• Aim
Each line below should be quoted exactly, please.

• Structured object records
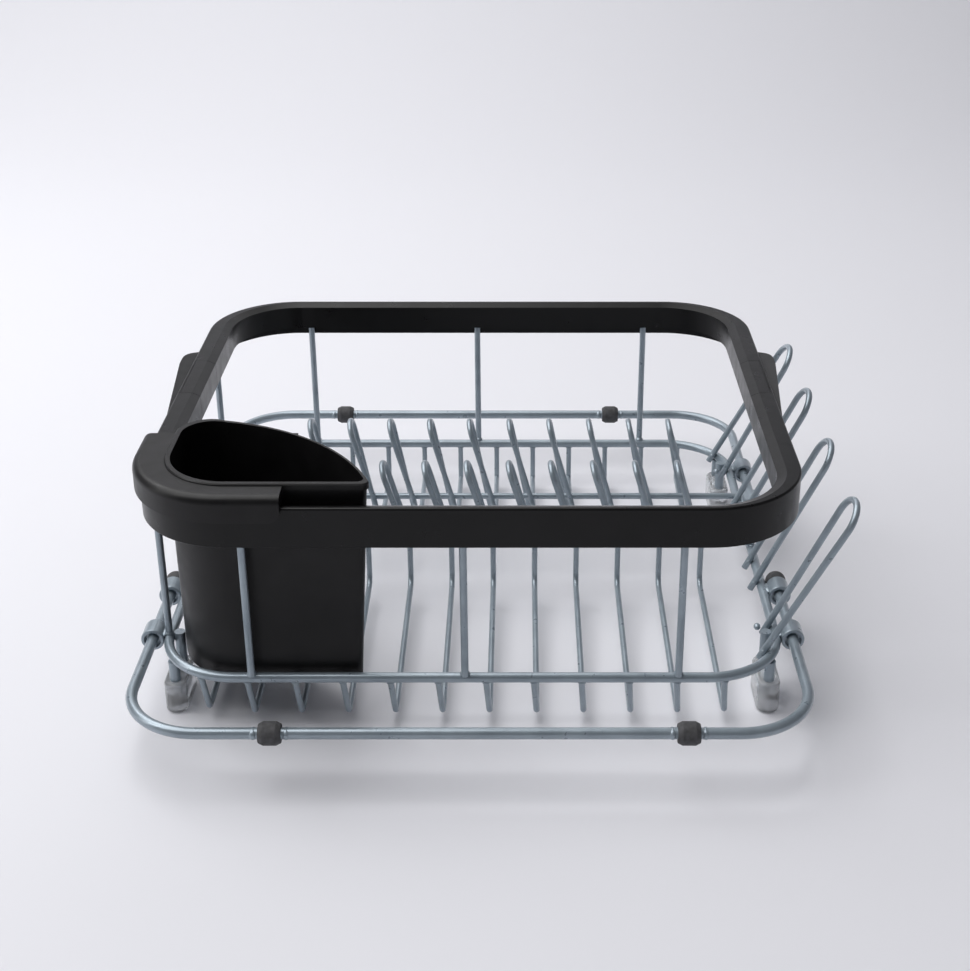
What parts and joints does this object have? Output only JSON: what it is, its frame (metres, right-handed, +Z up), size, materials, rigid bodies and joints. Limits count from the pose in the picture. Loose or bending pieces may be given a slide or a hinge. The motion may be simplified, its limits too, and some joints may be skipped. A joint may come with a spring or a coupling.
{
  "type": "dish drying rack",
  "caption": "Wire dish drying rack with a black plastic rim and hand ledges, tines for plates, leaning cup loops, sliding sink arms with rubber bumpers and a lift-off cutlery caddy.",
  "frame": {"origin": "on the floor under the middle of the whole bounding box", "axes": "+X to the user's right, where the cup loops lean out; +Y to the back; +Z up"},
  "size_m": [0.3894, 0.4052, 0.1454],
  "materials": {
    "coated_wire": "semi-gloss blue-grey powder coat",
    "rim_plastic": "fine matte texture",
    "caddy_plastic": "fine matte texture",
    "bumper_rubber": "matte grey",
    "clear_foot": "clear soft plastic, slightly milky"
  },
  "bodies": {
    "rack": {"cross_wire_front": "coated_wire", "cross_wire_rear": "coated_wire", "cup_loop_1": "coated_wire", "cup_loop_2": "coated_wire", "cup_loop_3": "coated_wire", "cup_loop_4": "coated_wire", "foot_front_left": "clear_foot", "foot_front_right": "clear_foot", "foot_rear_left": "clear_foot", "foot_rear_right": "clear_foot", "front_guide_inner_left": "coated_wire", "front_guide_inner_right": "coated_wire", "front_guide_outer_left": "coated_wire", "front_guide_outer_right": "coated_wire", "leg_front_left": "coated_wire", "leg_front_right": "coated_wire", "leg_rear_left": "coated_wire", "leg_rear_right": "coated_wire", "lower_ring": "coated_wire", "plate_wire_01": "coated_wire", "plate_wire_02": "coated_wire", "plate_wire_03": "coated_wire", "plate_wire_04": "coated_wire", "plate_wire_05": "coated_wire", "plate_wire_06": "coated_wire", "plate_wire_07": "coated_wire", "plate_wire_08": "coated_wire", "plate_wire_09": "coated_wire", "plate_wire_10": "coated_wire", "plate_wire_11": "coated_wire", "plate_wire_12": "coated_wire", "post_front_1": "coated_wire", "post_front_2": "coated_wire", "post_front_3": "coated_wire", "post_left_1": "coated_wire", "post_left_2": "coated_wire", "post_rear_1": "coated_wire", "post_rear_2": "coated_wire", "post_rear_3": "coated_wire", "rear_guide_inner_left": "coated_wire", "rear_guide_inner_right": "coated_wire", "rear_guide_outer_left": "coated_wire", "rear_guide_outer_right": "coated_wire", "rim": "rim_plastic", "rim_clip_left": "rim_plastic", "rim_clip_right": "rim_plastic", "upper_ring": "coated_wire"},
    "front_arm": {"front_arm": "coated_wire", "front_arm_cap_left": "bumper_rubber", "front_arm_cap_right": "bumper_rubber", "front_bumper_left": "bumper_rubber", "front_bumper_right": "bumper_rubber"},
    "rear_arm": {"rear_arm": "coated_wire", "rear_arm_cap_left": "bumper_rubber", "rear_arm_cap_right": "bumper_rubber", "rear_bumper_left": "bumper_rubber", "rear_bumper_right": "bumper_rubber"},
    "cutlery_caddy": {"cutlery_caddy": "caddy_plastic"}
  },
  "joints": [
    {"name": "front_arm_slide", "type": "slide", "parent": "rack", "child": "front_arm", "axis": [0, 1, 0], "range_m": [0, 0.04]},
    {"name": "rear_arm_slide", "type": "slide", "parent": "rack", "child": "rear_arm", "axis": [0, -1, 0], "range_m": [0, 0.04]},
    {"name": "caddy_lift", "type": "slide", "parent": "rack", "child": "cutlery_caddy", "axis": [0, 0, 1], "range_m": [0, 0.125]}
  ]
}
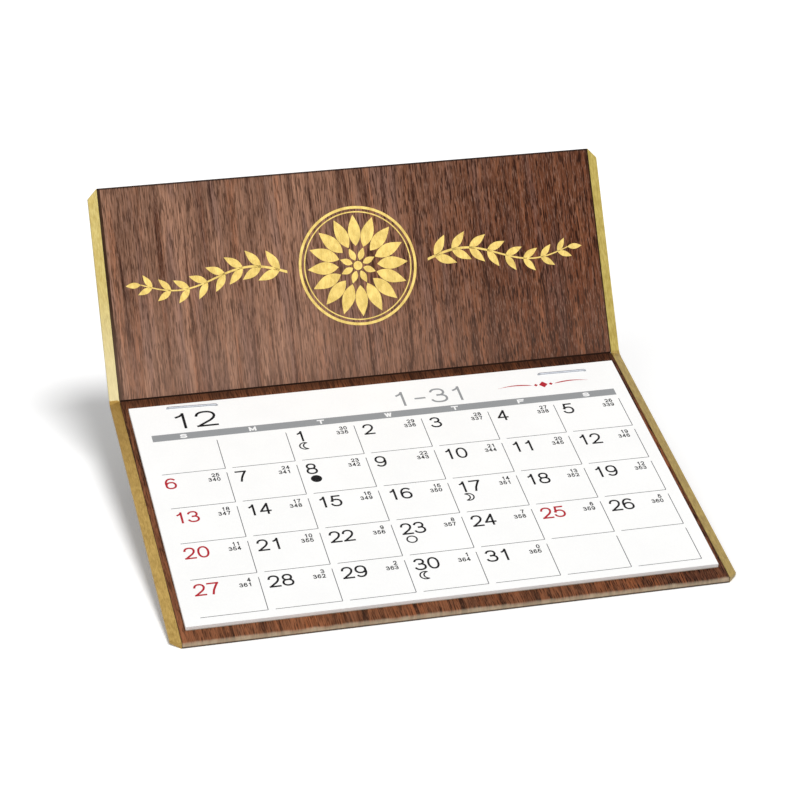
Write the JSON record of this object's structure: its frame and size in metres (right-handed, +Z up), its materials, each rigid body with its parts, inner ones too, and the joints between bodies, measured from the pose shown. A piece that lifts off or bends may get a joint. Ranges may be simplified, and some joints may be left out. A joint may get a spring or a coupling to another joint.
{
  "type": "desk calendar",
  "caption": "Folding desk calendar: sloping wood-grain base with a stapled pad of month sheets, a header panel that leans back, gold bevelled sides and a folding board easel behind.",
  "frame": {"origin": "middle of the footprint, on the surface that the calendar stands on", "axes": "+X to the reader's right, +Y to the back, +Z up"},
  "size_m": [0.196, 0.1735, 0.0986],
  "materials": {
    "board": "grey board core",
    "easel": "black-faced scored board with grey cut edges",
    "wood_grain": "satin vinyl printed with reddish-brown walnut grain",
    "gold": "gold foil over vinyl, softly brushed",
    "liner": "black liner paper",
    "backing": "plain grey card",
    "paper": "white uncoated paper",
    "wire": "bright galvanised wire"
  },
  "bodies": {
    "base": {"base_board": "board", "base_cover": "wood_grain", "base_left_edge": "gold", "base_right_edge": "gold", "base_liner": "liner", "pad_backing": "backing", "leaf_02": "paper", "leaf_03": "paper", "leaf_04": "paper", "leaf_05": "paper", "leaf_06": "paper", "leaf_07": "paper", "leaf_08": "paper", "leaf_09": "paper", "leaf_10": "paper", "leaf_11": "paper", "leaf_12": "paper", "leaf_13": "paper", "leaf_01_stub": "paper", "pad_staples": "wire"},
    "header": {"header_board": "board", "header_cover": "wood_grain", "header_left_edge": "gold", "header_right_edge": "gold", "header_liner": "liner", "easel_plate": "easel"},
    "leg": {"easel_leg": "easel"},
    "brace": {"easel_brace": "easel"},
    "top_leaf": {"leaf_01": "paper"}
  },
  "joints": [
    {"name": "header_fold", "type": "hinge", "parent": "base", "child": "header", "pos_m": [0, 0.04745, 0.02886], "axis": [-1, 0, 0], "range_deg": [0, 50.4]},
    {"name": "easel_leg_fold", "type": "hinge", "parent": "header", "child": "leg", "pos_m": [0, 0.07216, 0.06779], "axis": [-1, 0, 0], "range_deg": [0, 28.3]},
    {"name": "easel_brace_fold", "type": "hinge", "parent": "leg", "child": "brace", "pos_m": [0, 0.07116, 0.003], "axis": [1, 0, 0], "range_deg": [0, 119.62]},
    {"name": "leaf_lift", "type": "hinge", "parent": "base", "child": "top_leaf", "pos_m": [0, 0.03445, 0.02805], "axis": [-1, 0, 0], "range_deg": [0, 125]}
  ],
  "couplings": [
    {"joint": "easel_leg_fold", "follows": "header_fold", "ratio": 0.56151},
    {"joint": "easel_brace_fold", "follows": "header_fold", "ratio": 2.3734}
  ]
}
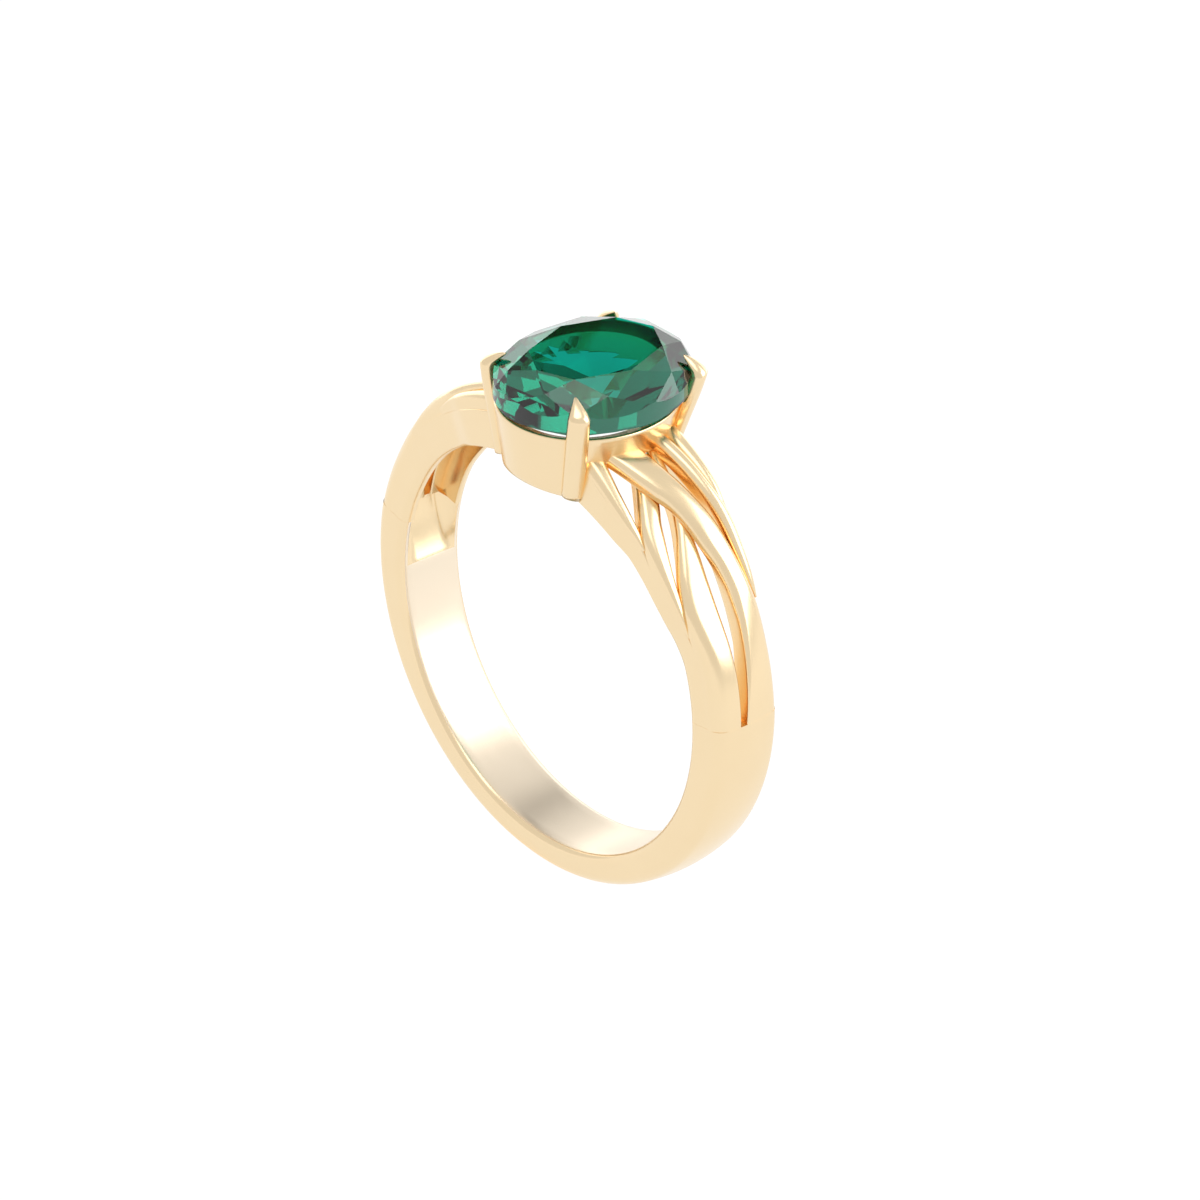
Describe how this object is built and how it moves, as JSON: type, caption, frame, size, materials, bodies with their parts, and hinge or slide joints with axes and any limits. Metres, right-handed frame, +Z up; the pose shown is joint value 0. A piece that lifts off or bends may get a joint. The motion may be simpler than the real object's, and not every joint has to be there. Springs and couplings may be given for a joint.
{
  "type": "cocktail ring",
  "caption": "Yellow gold ring: a plain band, open-work strand shoulders and a tapered oval cup whose claws hold a faceted green oval stone.",
  "frame": {"origin": "centre of the finger hole", "axes": "+Z up through the stone, Y along the finger, X across the shoulders"},
  "size_m": [0.02, 0.008, 0.0224],
  "materials": {
    "gold": "polished",
    "green_stone": "clear deep green, faceted"
  },
  "bodies": {
    "root": {"shank": "gold", "stone_cup": "gold", "claw_right_front": "gold", "claw_right_back": "gold", "claw_left_back": "gold", "claw_left_front": "gold", "right_low_rail": "gold", "right_tall_rail": "gold", "right_cross_strand": "gold", "right_edge_strand": "gold", "right_middle_strand": "gold", "right_short_strand": "gold", "left_low_rail": "gold", "left_tall_rail": "gold", "left_cross_strand": "gold", "left_edge_strand": "gold", "left_middle_strand": "gold", "left_short_strand": "gold", "stone": "green_stone"}
  },
  "joints": []
}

• Exercise answer
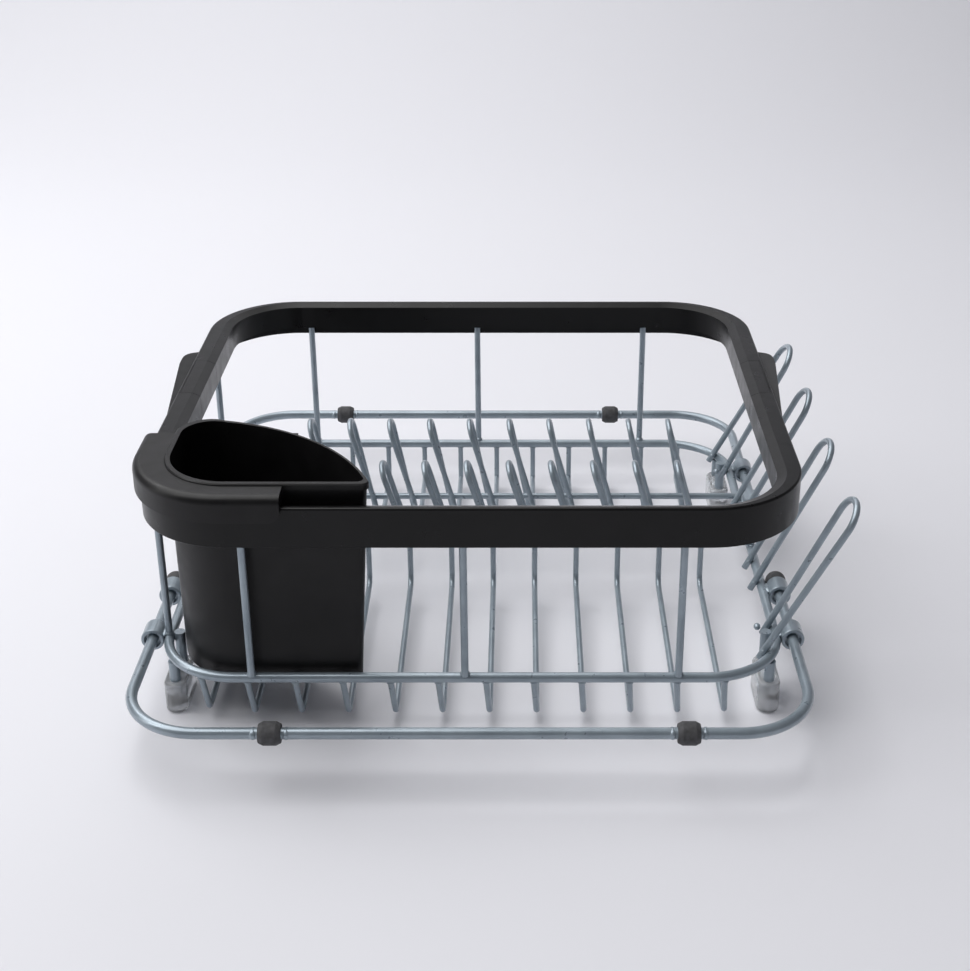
What parts and joints does this object have? Output only JSON: what it is, its frame (metres, right-handed, +Z up), size, materials, rigid bodies and joints. Limits count from the pose in the picture. Loose or bending pieces may be given a slide or a hinge. The motion may be simplified, its limits too, and some joints may be skipped. A joint may come with a spring or a coupling.
{
  "type": "dish drying rack",
  "caption": "Wire dish drying rack with a black plastic rim and hand ledges, tines for plates, leaning cup loops, sliding sink arms with rubber bumpers and a lift-off cutlery caddy.",
  "frame": {"origin": "on the floor under the middle of the whole bounding box", "axes": "+X to the user's right, where the cup loops lean out; +Y to the back; +Z up"},
  "size_m": [0.3894, 0.4052, 0.1454],
  "materials": {
    "coated_wire": "semi-gloss blue-grey powder coat",
    "rim_plastic": "fine matte texture",
    "caddy_plastic": "fine matte texture",
    "bumper_rubber": "matte grey",
    "clear_foot": "clear soft plastic, slightly milky"
  },
  "bodies": {
    "rack": {"cross_wire_front": "coated_wire", "cross_wire_rear": "coated_wire", "cup_loop_1": "coated_wire", "cup_loop_2": "coated_wire", "cup_loop_3": "coated_wire", "cup_loop_4": "coated_wire", "foot_front_left": "clear_foot", "foot_front_right": "clear_foot", "foot_rear_left": "clear_foot", "foot_rear_right": "clear_foot", "front_guide_inner_left": "coated_wire", "front_guide_inner_right": "coated_wire", "front_guide_outer_left": "coated_wire", "front_guide_outer_right": "coated_wire", "leg_front_left": "coated_wire", "leg_front_right": "coated_wire", "leg_rear_left": "coated_wire", "leg_rear_right": "coated_wire", "lower_ring": "coated_wire", "plate_wire_01": "coated_wire", "plate_wire_02": "coated_wire", "plate_wire_03": "coated_wire", "plate_wire_04": "coated_wire", "plate_wire_05": "coated_wire", "plate_wire_06": "coated_wire", "plate_wire_07": "coated_wire", "plate_wire_08": "coated_wire", "plate_wire_09": "coated_wire", "plate_wire_10": "coated_wire", "plate_wire_11": "coated_wire", "plate_wire_12": "coated_wire", "post_front_1": "coated_wire", "post_front_2": "coated_wire", "post_front_3": "coated_wire", "post_left_1": "coated_wire", "post_left_2": "coated_wire", "post_rear_1": "coated_wire", "post_rear_2": "coated_wire", "post_rear_3": "coated_wire", "rear_guide_inner_left": "coated_wire", "rear_guide_inner_right": "coated_wire", "rear_guide_outer_left": "coated_wire", "rear_guide_outer_right": "coated_wire", "rim": "rim_plastic", "rim_clip_left": "rim_plastic", "rim_clip_right": "rim_plastic", "upper_ring": "coated_wire"},
    "front_arm": {"front_arm": "coated_wire", "front_arm_cap_left": "bumper_rubber", "front_arm_cap_right": "bumper_rubber", "front_bumper_left": "bumper_rubber", "front_bumper_right": "bumper_rubber"},
    "rear_arm": {"rear_arm": "coated_wire", "rear_arm_cap_left": "bumper_rubber", "rear_arm_cap_right": "bumper_rubber", "rear_bumper_left": "bumper_rubber", "rear_bumper_right": "bumper_rubber"},
    "cutlery_caddy": {"cutlery_caddy": "caddy_plastic"}
  },
  "joints": [
    {"name": "front_arm_slide", "type": "slide", "parent": "rack", "child": "front_arm", "axis": [0, 1, 0], "range_m": [0, 0.04]},
    {"name": "rear_arm_slide", "type": "slide", "parent": "rack", "child": "rear_arm", "axis": [0, -1, 0], "range_m": [0, 0.04]},
    {"name": "caddy_lift", "type": "slide", "parent": "rack", "child": "cutlery_caddy", "axis": [0, 0, 1], "range_m": [0, 0.125]}
  ]
}
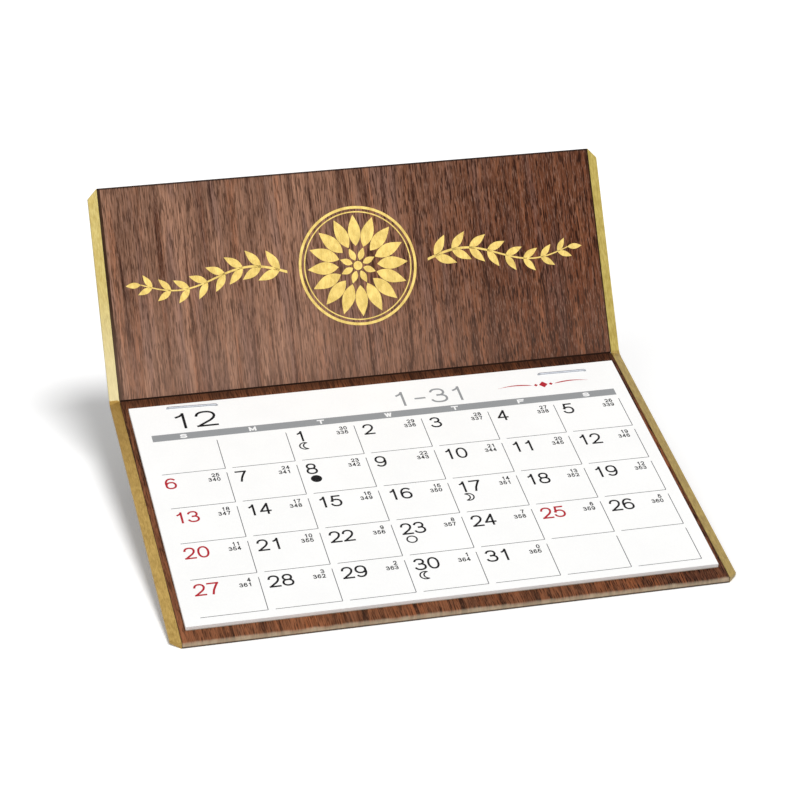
Write the JSON record of this object's structure: its frame and size in metres (right-handed, +Z up), its materials, each rigid body with its parts, inner ones too, and the joints between bodies, measured from the pose shown. A piece that lifts off or bends may get a joint. Ranges may be simplified, and some joints may be left out. A joint may get a spring or a coupling to another joint.
{
  "type": "desk calendar",
  "caption": "Folding desk calendar: sloping wood-grain base with a stapled pad of month sheets, a header panel that leans back, gold bevelled sides and a folding board easel behind.",
  "frame": {"origin": "middle of the footprint, on the surface that the calendar stands on", "axes": "+X to the reader's right, +Y to the back, +Z up"},
  "size_m": [0.196, 0.1735, 0.0986],
  "materials": {
    "board": "grey board core",
    "easel": "black-faced scored board with grey cut edges",
    "wood_grain": "satin vinyl printed with reddish-brown walnut grain",
    "gold": "gold foil over vinyl, softly brushed",
    "liner": "black liner paper",
    "backing": "plain grey card",
    "paper": "white uncoated paper",
    "wire": "bright galvanised wire"
  },
  "bodies": {
    "base": {"base_board": "board", "base_cover": "wood_grain", "base_left_edge": "gold", "base_right_edge": "gold", "base_liner": "liner", "pad_backing": "backing", "leaf_02": "paper", "leaf_03": "paper", "leaf_04": "paper", "leaf_05": "paper", "leaf_06": "paper", "leaf_07": "paper", "leaf_08": "paper", "leaf_09": "paper", "leaf_10": "paper", "leaf_11": "paper", "leaf_12": "paper", "leaf_13": "paper", "leaf_01_stub": "paper", "pad_staples": "wire"},
    "header": {"header_board": "board", "header_cover": "wood_grain", "header_left_edge": "gold", "header_right_edge": "gold", "header_liner": "liner", "easel_plate": "easel"},
    "leg": {"easel_leg": "easel"},
    "brace": {"easel_brace": "easel"},
    "top_leaf": {"leaf_01": "paper"}
  },
  "joints": [
    {"name": "header_fold", "type": "hinge", "parent": "base", "child": "header", "pos_m": [0, 0.04745, 0.02886], "axis": [-1, 0, 0], "range_deg": [0, 50.4]},
    {"name": "easel_leg_fold", "type": "hinge", "parent": "header", "child": "leg", "pos_m": [0, 0.07216, 0.06779], "axis": [-1, 0, 0], "range_deg": [0, 28.3]},
    {"name": "easel_brace_fold", "type": "hinge", "parent": "leg", "child": "brace", "pos_m": [0, 0.07116, 0.003], "axis": [1, 0, 0], "range_deg": [0, 119.62]},
    {"name": "leaf_lift", "type": "hinge", "parent": "base", "child": "top_leaf", "pos_m": [0, 0.03445, 0.02805], "axis": [-1, 0, 0], "range_deg": [0, 125]}
  ],
  "couplings": [
    {"joint": "easel_leg_fold", "follows": "header_fold", "ratio": 0.56151},
    {"joint": "easel_brace_fold", "follows": "header_fold", "ratio": 2.3734}
  ]
}
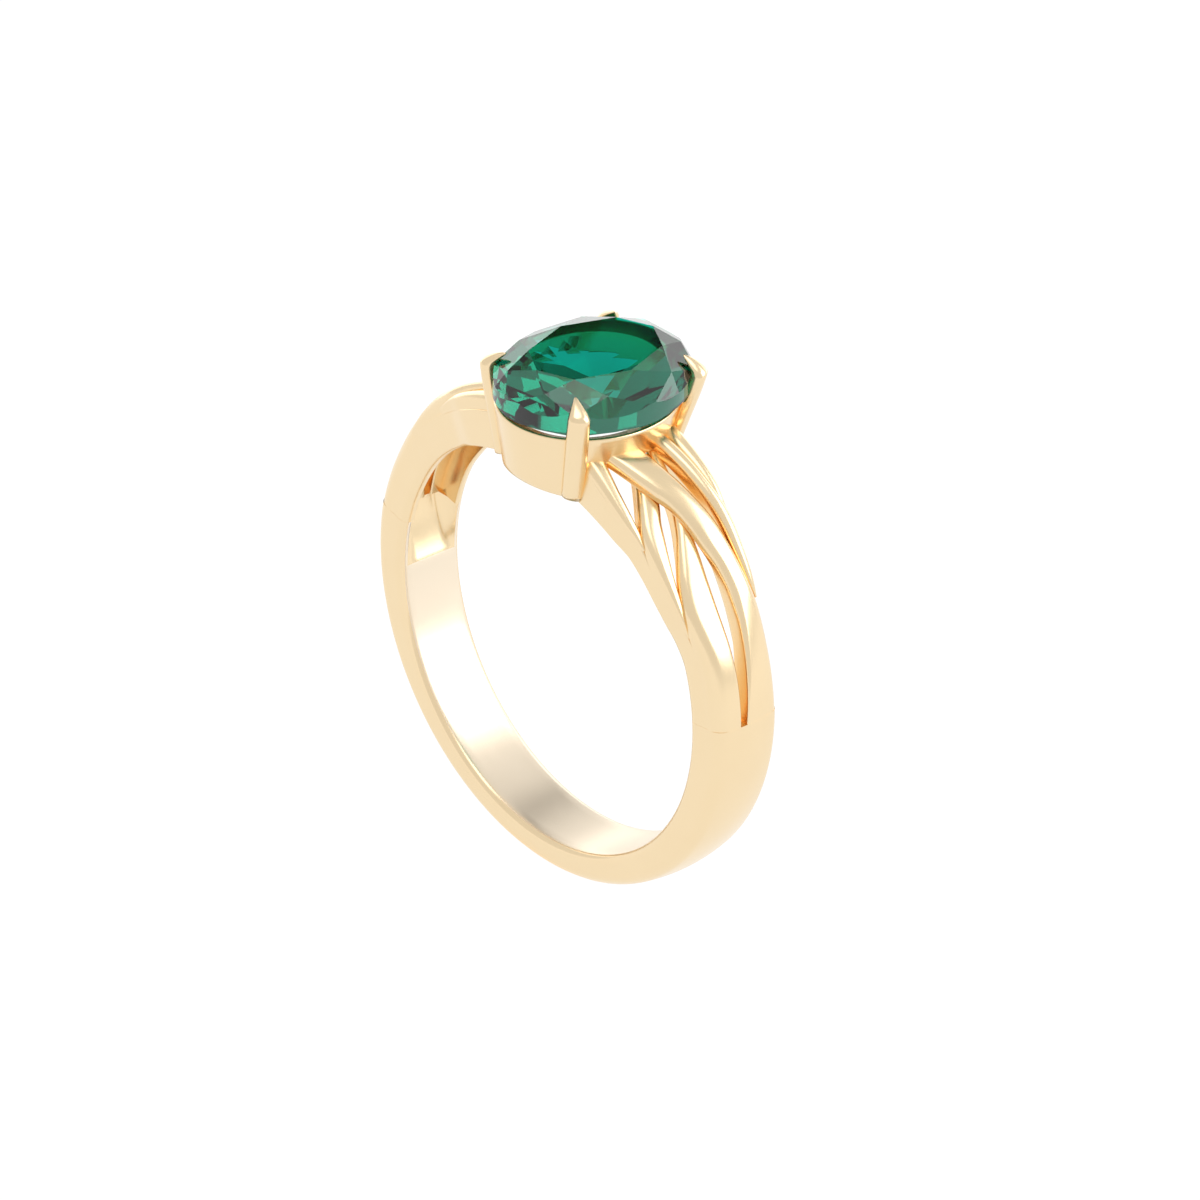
Describe how this object is built and how it moves, as JSON: type, caption, frame, size, materials, bodies with their parts, and hinge or slide joints with axes and any limits. Metres, right-handed frame, +Z up; the pose shown is joint value 0. A piece that lifts off or bends may get a joint. The motion may be simpler than the real object's, and not every joint has to be there. Springs and couplings may be given for a joint.
{
  "type": "cocktail ring",
  "caption": "Yellow gold ring: a plain band, open-work strand shoulders and a tapered oval cup whose claws hold a faceted green oval stone.",
  "frame": {"origin": "centre of the finger hole", "axes": "+Z up through the stone, Y along the finger, X across the shoulders"},
  "size_m": [0.02, 0.008, 0.0224],
  "materials": {
    "gold": "polished",
    "green_stone": "clear deep green, faceted"
  },
  "bodies": {
    "root": {"shank": "gold", "stone_cup": "gold", "claw_right_front": "gold", "claw_right_back": "gold", "claw_left_back": "gold", "claw_left_front": "gold", "right_low_rail": "gold", "right_tall_rail": "gold", "right_cross_strand": "gold", "right_edge_strand": "gold", "right_middle_strand": "gold", "right_short_strand": "gold", "left_low_rail": "gold", "left_tall_rail": "gold", "left_cross_strand": "gold", "left_edge_strand": "gold", "left_middle_strand": "gold", "left_short_strand": "gold", "stone": "green_stone"}
  },
  "joints": []
}